**To be done**.
Repeat the lines below exactly as written, please, from the line with "Reconstruct the object" to the line with "const gap = 0.3;", both lines included, and no others.

--- START OF Extracted records ---

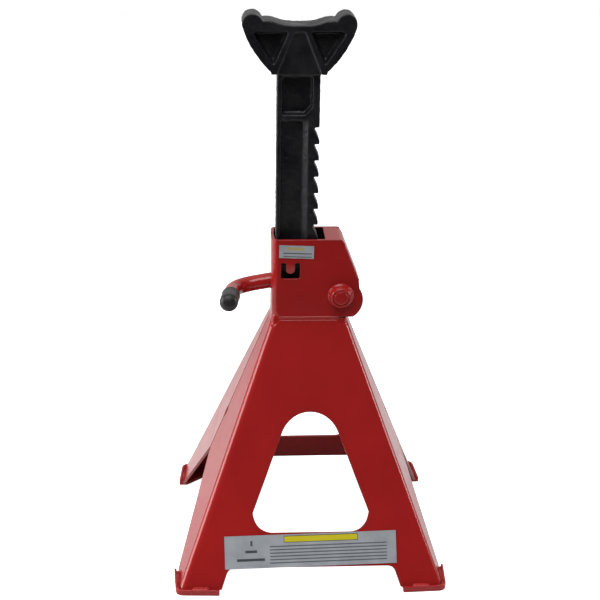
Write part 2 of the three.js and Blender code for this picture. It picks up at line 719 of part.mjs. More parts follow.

--- END OF Extracted records ---
--- START OF Extracted records ---

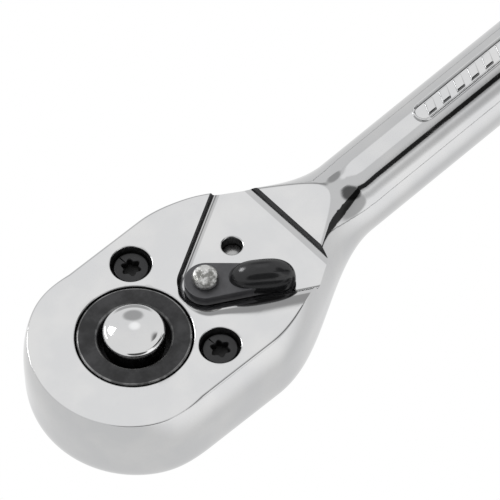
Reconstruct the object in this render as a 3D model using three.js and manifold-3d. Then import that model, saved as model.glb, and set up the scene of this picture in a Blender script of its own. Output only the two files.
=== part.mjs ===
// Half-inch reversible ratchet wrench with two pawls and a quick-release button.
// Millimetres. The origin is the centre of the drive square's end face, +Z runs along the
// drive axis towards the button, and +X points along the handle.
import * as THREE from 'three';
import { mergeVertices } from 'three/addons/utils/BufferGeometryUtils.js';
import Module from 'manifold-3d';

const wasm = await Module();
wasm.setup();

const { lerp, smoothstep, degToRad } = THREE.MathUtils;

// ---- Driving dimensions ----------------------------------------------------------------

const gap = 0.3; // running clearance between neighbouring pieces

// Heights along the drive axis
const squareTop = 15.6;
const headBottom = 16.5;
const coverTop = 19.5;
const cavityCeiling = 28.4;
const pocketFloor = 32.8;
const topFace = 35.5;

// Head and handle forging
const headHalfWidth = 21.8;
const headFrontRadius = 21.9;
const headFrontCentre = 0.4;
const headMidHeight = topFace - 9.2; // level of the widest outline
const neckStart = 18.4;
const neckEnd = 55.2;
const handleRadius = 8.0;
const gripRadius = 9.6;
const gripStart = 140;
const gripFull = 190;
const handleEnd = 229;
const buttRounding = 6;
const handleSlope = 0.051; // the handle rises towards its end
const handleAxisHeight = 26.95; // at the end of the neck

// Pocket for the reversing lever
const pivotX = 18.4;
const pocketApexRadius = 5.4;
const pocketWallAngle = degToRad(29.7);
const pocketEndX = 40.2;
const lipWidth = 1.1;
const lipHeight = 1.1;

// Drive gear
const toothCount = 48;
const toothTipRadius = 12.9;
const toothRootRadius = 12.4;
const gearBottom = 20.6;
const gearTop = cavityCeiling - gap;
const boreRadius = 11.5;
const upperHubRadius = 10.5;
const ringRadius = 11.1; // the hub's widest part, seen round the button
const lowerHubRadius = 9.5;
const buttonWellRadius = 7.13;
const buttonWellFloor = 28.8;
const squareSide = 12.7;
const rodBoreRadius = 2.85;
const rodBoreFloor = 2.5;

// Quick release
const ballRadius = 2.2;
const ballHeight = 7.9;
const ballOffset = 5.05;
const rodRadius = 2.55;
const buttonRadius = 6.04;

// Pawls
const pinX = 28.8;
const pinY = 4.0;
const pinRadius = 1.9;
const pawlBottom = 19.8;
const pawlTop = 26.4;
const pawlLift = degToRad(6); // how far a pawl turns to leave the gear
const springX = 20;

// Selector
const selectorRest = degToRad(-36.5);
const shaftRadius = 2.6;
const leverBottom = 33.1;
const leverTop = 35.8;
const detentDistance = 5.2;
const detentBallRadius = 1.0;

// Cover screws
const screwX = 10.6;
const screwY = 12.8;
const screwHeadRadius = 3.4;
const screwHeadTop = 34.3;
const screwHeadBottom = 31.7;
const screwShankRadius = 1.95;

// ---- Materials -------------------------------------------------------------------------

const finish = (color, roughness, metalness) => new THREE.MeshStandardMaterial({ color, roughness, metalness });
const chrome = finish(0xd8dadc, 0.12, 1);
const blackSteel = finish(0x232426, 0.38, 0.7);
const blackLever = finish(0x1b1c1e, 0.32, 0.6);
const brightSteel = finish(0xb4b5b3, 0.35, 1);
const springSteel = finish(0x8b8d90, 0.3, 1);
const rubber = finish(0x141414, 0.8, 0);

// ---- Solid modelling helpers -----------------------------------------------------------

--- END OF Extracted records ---
--- START OF Extracted records ---

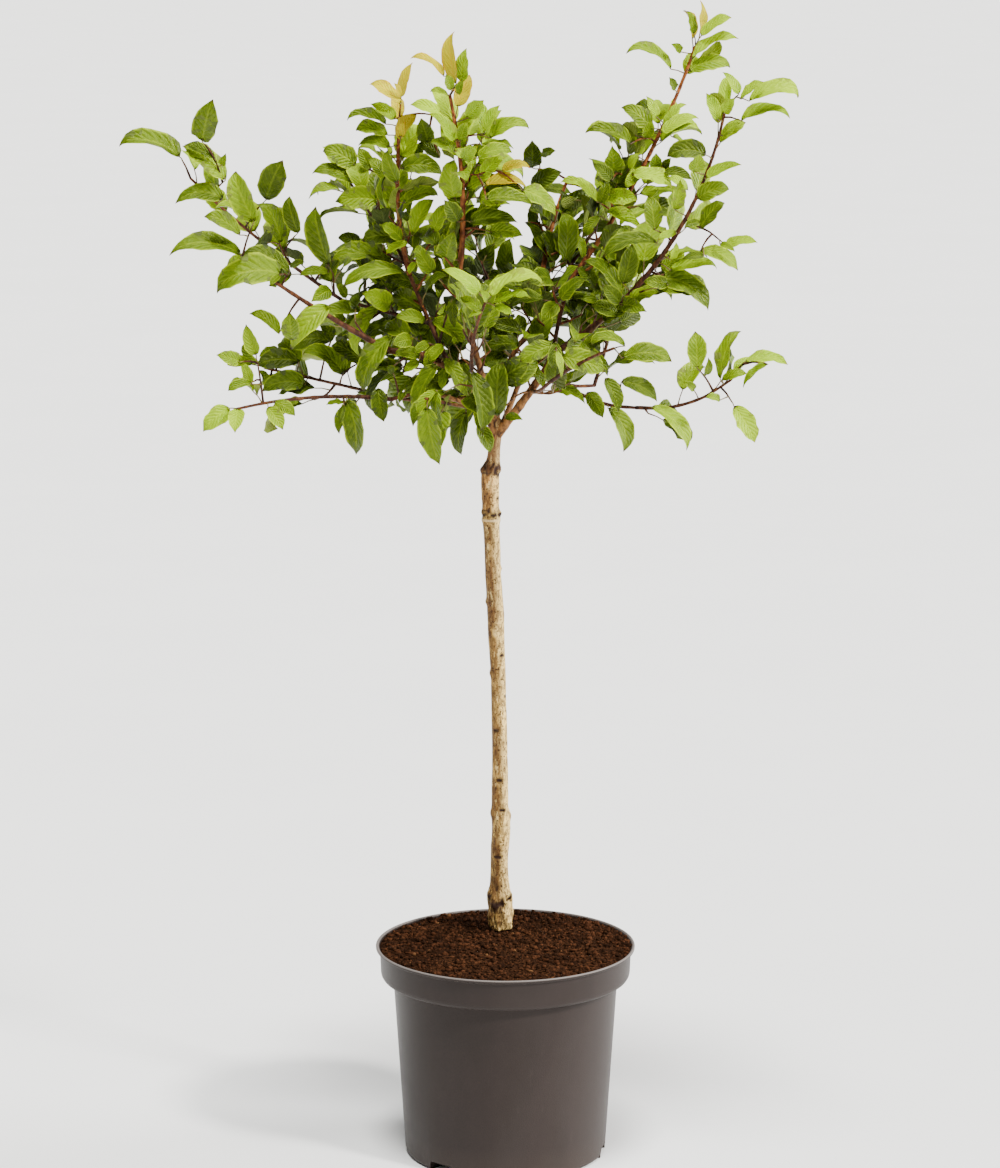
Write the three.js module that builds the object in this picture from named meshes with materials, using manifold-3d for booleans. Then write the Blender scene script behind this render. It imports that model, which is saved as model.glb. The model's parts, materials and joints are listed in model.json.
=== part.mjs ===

--- END OF Extracted records ---

**Response**.
Reconstruct the object in this render as a 3D model using three.js and manifold-3d. Then import that model, saved as model.glb, and set up the scene of this picture in a Blender script of its own. Output only the two files.
=== part.mjs ===
// Half-inch reversible ratchet wrench with two pawls and a quick-release button.
// Millimetres. The origin is the centre of the drive square's end face, +Z runs along the
// drive axis towards the button, and +X points along the handle.
import * as THREE from 'three';
import { mergeVertices } from 'three/addons/utils/BufferGeometryUtils.js';
import Module from 'manifold-3d';

const wasm = await Module();
wasm.setup();

const { lerp, smoothstep, degToRad } = THREE.MathUtils;

// ---- Driving dimensions ----------------------------------------------------------------

const gap = 0.3; // running clearance between neighbouring pieces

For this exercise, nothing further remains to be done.